# When to add a new puppy to the home?



## SiegersMom (Apr 19, 2011)

We got our first GSD a year ago. He truned one in April. I know I want to get a GDS female..not for breeding. I just think two big males would be a bad mix. I want my male to be somewhat trained (he is doing great..I do take him to a trainer) and mature just so it is not a total zoo around here. What age did others wait for before bringing a 2nd pupy home?


----------



## LaRen616 (Mar 4, 2010)

View this thread

http://www.germanshepherds.com/foru...how-do-you-know-when-its-time-second-dog.html

I would wait until your current dog is mature, 2-3 years old before adding another puppy. 

I would wait until your current dog is exactly where you want him with his training.
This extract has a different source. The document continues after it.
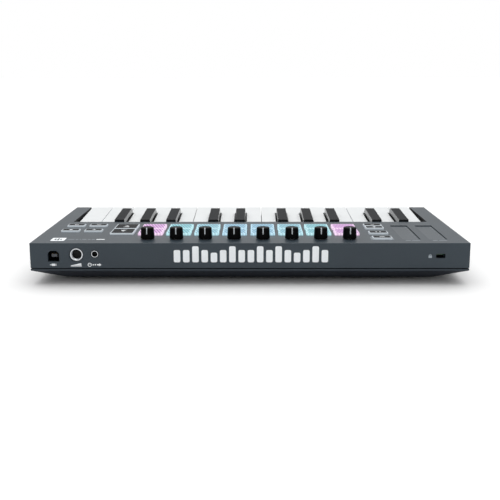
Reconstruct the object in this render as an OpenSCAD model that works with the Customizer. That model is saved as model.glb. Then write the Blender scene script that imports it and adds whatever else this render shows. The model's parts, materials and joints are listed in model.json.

Also, when you have 2 dogs close in age it can be very expensive having 2 seniors at the same time, not to mention that you could lose them within months of each other.


----------



## SiegersMom (Apr 19, 2011)

That is what I was leaning toward. I do not want one this summer and I will not get a puppy in the winter...too hard to potty train. I know I don't want to stand outside in the cold all night every few hours so I don't think a pup would either He plays with a neighbors dog but they are so rough I thing he would destroy the yard if he had a playmate all the time.


----------



## LaRen616 (Mar 4, 2010)

My male GSD will be 3.5 years old when I bring home my female GSD pup next year.


----------



## fuzzybunny (Apr 29, 2011)

My girl was 3 yrs when I brought home Jazz. It's been good because my girl was trained and still playful at 3yrs.


----------



## JakodaCD OA (May 14, 2000)

I have rather flunked on my self imposed age limit around here..I started with one @ 5 years old, got another, so that wasn't bad...Until they both passed away within 6 months of each other 

However, when I had those two,,I added another one, so I had a 8 year old, 3 yr old, and a puppy,,then I started going downhill I had a 9.5 y rold, 4.5 yr old, 1.5 yr old and another puppy...I must say, At that point, I had everyone basically where I wanted them, so adding a puppy wasn't a big deal..I then lost the two oldest at 13 yrs old and 9 yrs old within 6 months..

Sooo I got an aussie and when she was almost two, another aussie..Unfortunately I lost my female gsd @ 13 yrs old (again) and got Masi, a year later I lost my male GSD also at 13( 

First time was bad enough to lose two within six months,,the second set of two, was devastating(((

I am back on my self imposted "wait" list..My aussies are 10 & 11 and no slowing them down, Masi is 3, and demands alot of my time. I will get another male shepherd at some point, but am forcing myself to wait, I am having to much fun with Masi and she doesn't like to share at this point..

So my point is, while it's great to have multiples, keeping a good age gap can be a better thing when it comes to those senior years.


----------